◆ INFORMATION PROVIDED:
◆ ◆ ◆ ◆ ◆ ◆ ◆
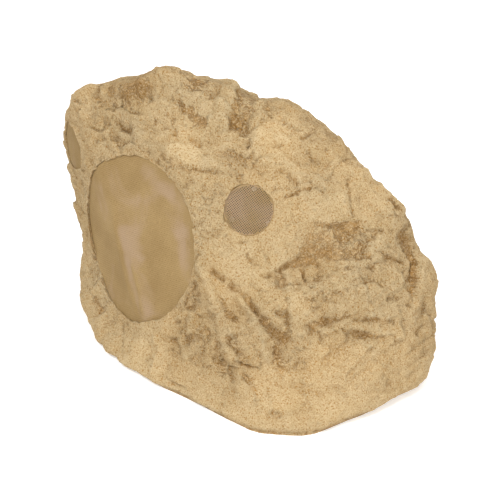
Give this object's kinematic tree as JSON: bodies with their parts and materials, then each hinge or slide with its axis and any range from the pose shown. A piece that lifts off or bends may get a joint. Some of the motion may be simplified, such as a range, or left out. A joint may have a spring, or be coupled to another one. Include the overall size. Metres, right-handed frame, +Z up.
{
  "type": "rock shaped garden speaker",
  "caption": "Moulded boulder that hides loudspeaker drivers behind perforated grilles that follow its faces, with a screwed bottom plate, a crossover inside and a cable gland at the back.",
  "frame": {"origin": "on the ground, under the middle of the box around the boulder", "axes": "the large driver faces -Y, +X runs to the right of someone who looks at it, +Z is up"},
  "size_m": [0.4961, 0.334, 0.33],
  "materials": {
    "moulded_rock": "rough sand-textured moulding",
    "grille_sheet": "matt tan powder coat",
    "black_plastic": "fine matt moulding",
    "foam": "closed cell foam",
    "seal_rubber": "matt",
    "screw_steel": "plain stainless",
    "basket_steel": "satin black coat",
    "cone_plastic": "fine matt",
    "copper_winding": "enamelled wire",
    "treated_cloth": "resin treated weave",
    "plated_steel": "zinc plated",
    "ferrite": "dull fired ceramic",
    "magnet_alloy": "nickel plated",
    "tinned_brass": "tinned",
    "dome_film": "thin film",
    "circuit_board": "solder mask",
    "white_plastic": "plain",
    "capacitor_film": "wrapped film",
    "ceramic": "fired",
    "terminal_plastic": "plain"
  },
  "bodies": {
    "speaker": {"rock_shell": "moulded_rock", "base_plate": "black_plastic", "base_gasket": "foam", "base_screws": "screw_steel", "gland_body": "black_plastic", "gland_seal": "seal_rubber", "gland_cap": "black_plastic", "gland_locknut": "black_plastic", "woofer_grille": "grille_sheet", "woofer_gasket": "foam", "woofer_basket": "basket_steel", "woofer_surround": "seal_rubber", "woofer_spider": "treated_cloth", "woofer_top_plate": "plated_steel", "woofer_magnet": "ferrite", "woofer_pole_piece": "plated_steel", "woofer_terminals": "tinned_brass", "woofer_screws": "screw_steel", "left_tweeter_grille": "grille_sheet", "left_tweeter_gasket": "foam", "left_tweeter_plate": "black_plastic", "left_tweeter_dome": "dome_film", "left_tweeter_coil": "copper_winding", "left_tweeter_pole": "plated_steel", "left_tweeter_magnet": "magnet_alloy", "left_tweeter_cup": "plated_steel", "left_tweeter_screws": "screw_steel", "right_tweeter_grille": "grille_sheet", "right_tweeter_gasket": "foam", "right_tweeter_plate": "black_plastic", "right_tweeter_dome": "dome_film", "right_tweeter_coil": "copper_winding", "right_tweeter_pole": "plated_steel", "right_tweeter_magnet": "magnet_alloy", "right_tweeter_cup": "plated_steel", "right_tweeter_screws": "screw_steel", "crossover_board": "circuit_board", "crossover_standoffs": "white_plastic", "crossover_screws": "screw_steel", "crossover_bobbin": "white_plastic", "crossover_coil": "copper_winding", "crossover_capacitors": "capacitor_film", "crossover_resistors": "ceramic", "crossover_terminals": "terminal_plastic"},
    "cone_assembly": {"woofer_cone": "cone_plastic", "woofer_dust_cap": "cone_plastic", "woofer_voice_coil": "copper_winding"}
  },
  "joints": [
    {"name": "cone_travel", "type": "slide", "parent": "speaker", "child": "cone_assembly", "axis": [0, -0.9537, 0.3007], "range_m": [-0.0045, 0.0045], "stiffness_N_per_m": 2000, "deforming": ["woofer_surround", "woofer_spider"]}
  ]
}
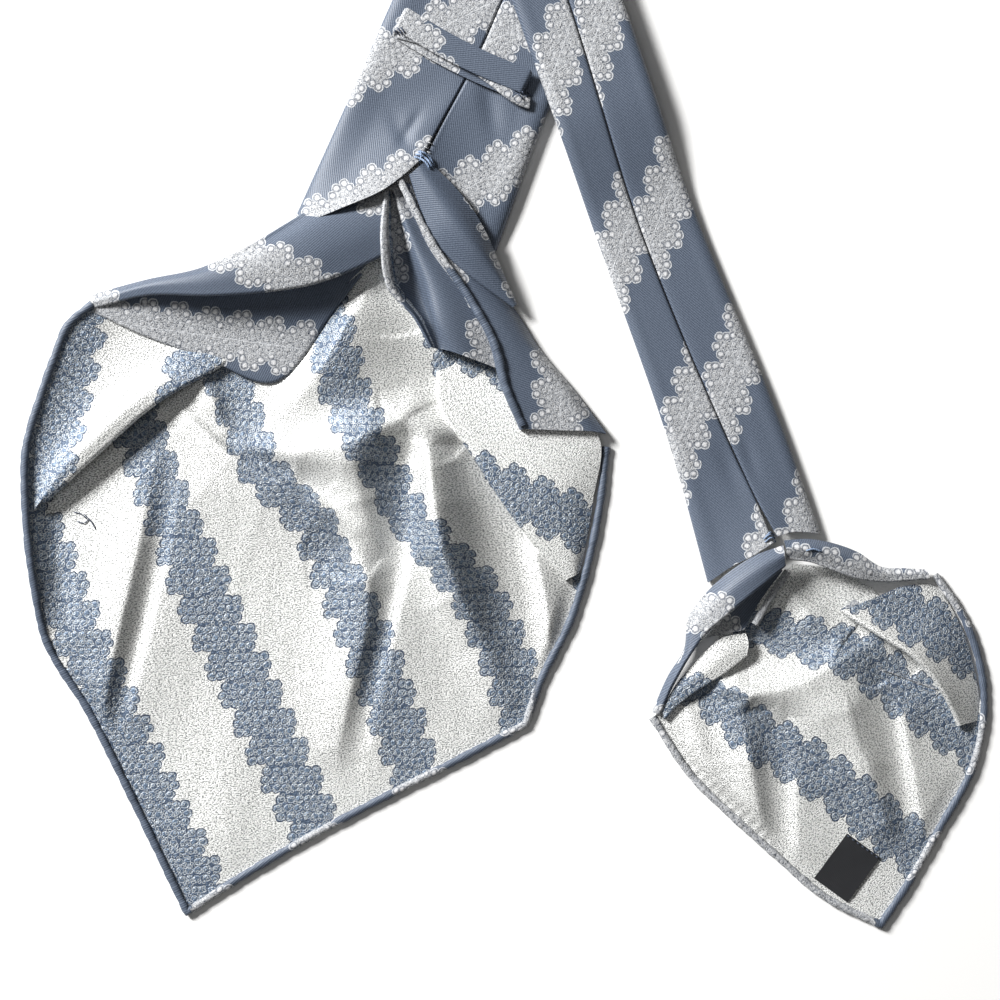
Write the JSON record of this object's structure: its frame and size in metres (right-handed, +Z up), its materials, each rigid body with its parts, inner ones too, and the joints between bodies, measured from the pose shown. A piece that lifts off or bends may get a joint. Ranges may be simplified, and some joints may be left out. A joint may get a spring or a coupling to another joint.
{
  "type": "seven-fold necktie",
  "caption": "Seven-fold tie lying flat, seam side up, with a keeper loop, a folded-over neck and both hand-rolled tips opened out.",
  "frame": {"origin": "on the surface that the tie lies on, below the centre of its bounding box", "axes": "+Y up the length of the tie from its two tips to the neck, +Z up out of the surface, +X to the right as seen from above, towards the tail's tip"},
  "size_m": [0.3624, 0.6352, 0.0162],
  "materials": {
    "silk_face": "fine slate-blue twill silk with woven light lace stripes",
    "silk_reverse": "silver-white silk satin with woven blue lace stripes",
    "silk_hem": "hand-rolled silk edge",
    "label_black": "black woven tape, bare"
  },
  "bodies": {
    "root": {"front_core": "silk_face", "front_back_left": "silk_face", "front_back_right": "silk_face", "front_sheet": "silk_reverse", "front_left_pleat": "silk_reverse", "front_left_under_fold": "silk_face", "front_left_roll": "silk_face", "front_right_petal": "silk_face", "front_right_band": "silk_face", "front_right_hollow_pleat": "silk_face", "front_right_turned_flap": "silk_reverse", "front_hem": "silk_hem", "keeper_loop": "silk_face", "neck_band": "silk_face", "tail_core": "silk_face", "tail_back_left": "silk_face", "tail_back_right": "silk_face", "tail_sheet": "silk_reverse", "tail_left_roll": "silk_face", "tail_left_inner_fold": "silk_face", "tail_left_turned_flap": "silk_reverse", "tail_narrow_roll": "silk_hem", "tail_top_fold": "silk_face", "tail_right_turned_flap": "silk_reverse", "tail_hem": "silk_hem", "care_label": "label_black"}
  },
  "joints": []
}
◆ ◆ ◆ ◆ ◆ ◆ ◆
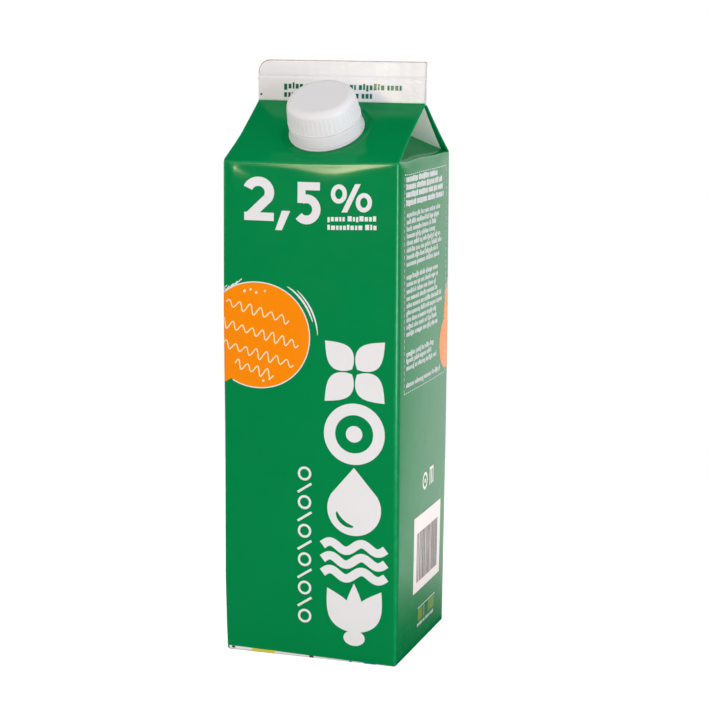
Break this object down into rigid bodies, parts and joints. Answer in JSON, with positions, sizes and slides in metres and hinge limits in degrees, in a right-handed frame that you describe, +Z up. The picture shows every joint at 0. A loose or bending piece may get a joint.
◆ ◆ ◆ ◆ ◆ ◆ ◆
◆ WHAT TO PRODUCE: Return every line in the listing that contains the word "joints".

◆ RESULT OF THIS TASK:
  "joints": [
Write the JSON record of this object's structure: its frame and size in metres (right-handed, +Z up), its materials, each rigid body with its parts, inner ones too, and the joints between bodies, measured from the pose shown. A piece that lifts off or bends may get a joint. Ranges may be simplified, and some joints may be left out. A joint may get a spring or a coupling to another joint.
  "joints": []
Break this object down into rigid bodies, parts and joints. Answer in JSON, with positions, sizes and slides in metres and hinge limits in degrees, in a right-handed frame that you describe, +Z up. The picture shows every joint at 0. A loose or bending piece may get a joint.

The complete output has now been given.